I once served under a wonderful Bishop whom I once characterized him as being an “Armchair Theologian”. His insights and wisdom were of the very practical, everyday sort.

One day, he said this:  If God can’t work with us, He’ll work around us.”

As I think about today’s gospel, that’s the essence of what’s going on in Jesus’ interaction with the villagers who were residents of Nazareth, where He had grown up….Jesus is telling these villagers who had known Him since His childhood that their attitudes make it impossible for God to work with them.
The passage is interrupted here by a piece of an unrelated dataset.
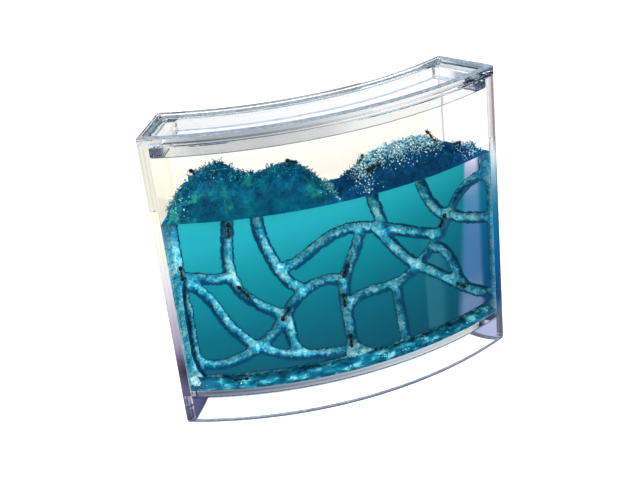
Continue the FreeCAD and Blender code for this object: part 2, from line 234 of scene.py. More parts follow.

Let’s unpack our gospel text a little.

Remember from last week that Jesus had been asked or appointed to read from the prophet Isaiah in the synagogue in His hometown, Nazareth. He read from two different parts of Isaiah, from Isaiah 61: 1 – 2 and Isaiah 58: 6. The text He read began this way: “The Spirit of the Lord is upon me, for he has anointed me to bring good news to the poor….”. Then, Jesus sat down and began His homily, which began with this statement: “Today, this scripture is fulfilled in your hearing.”

Initially, Luke tells us, the reaction of those who had gone to the synagogue that day was very favorable. Luke tells us that “all spoke well of him (the Lord).”

But then, the mood, as we remarked last week, turned ugly. We don’t know exactly what happened, and Luke doesn’t narrate those events for us, but apparently those in attendance began to question Jesus and His authority, for they ask themselves, “Isn’t this the son of Joseph?” Then, a little later, Jesus says, “Truly, I tell you, no prophet is accepted in the prophet’s hometown.”  Somehow, what Jesus had to say rubbed His listeners the wrong way. His remarks rubbed them the wrong way so deeply that, Luke tells us, they took Jesus to the cliff (which is south of town) in order to throw Him over it.

Some of what Jesus said in the exchange with the residents of Nazareth needs some clarification:

First, He mentions the widow of Zarephath, to whom the prophet Elijah was sent (see I Kings 17: 8 – 24).  Jesus’ hearers would have known this story quite well, for it is a story in which a Gentile woman was obedient to God at a time when God’s chosen people in Israel weren’t being obedient. Jesus reminds those hearing Him that God’s prophet, Elijah, was sent to her specifically, and not to any of the widows in Israel.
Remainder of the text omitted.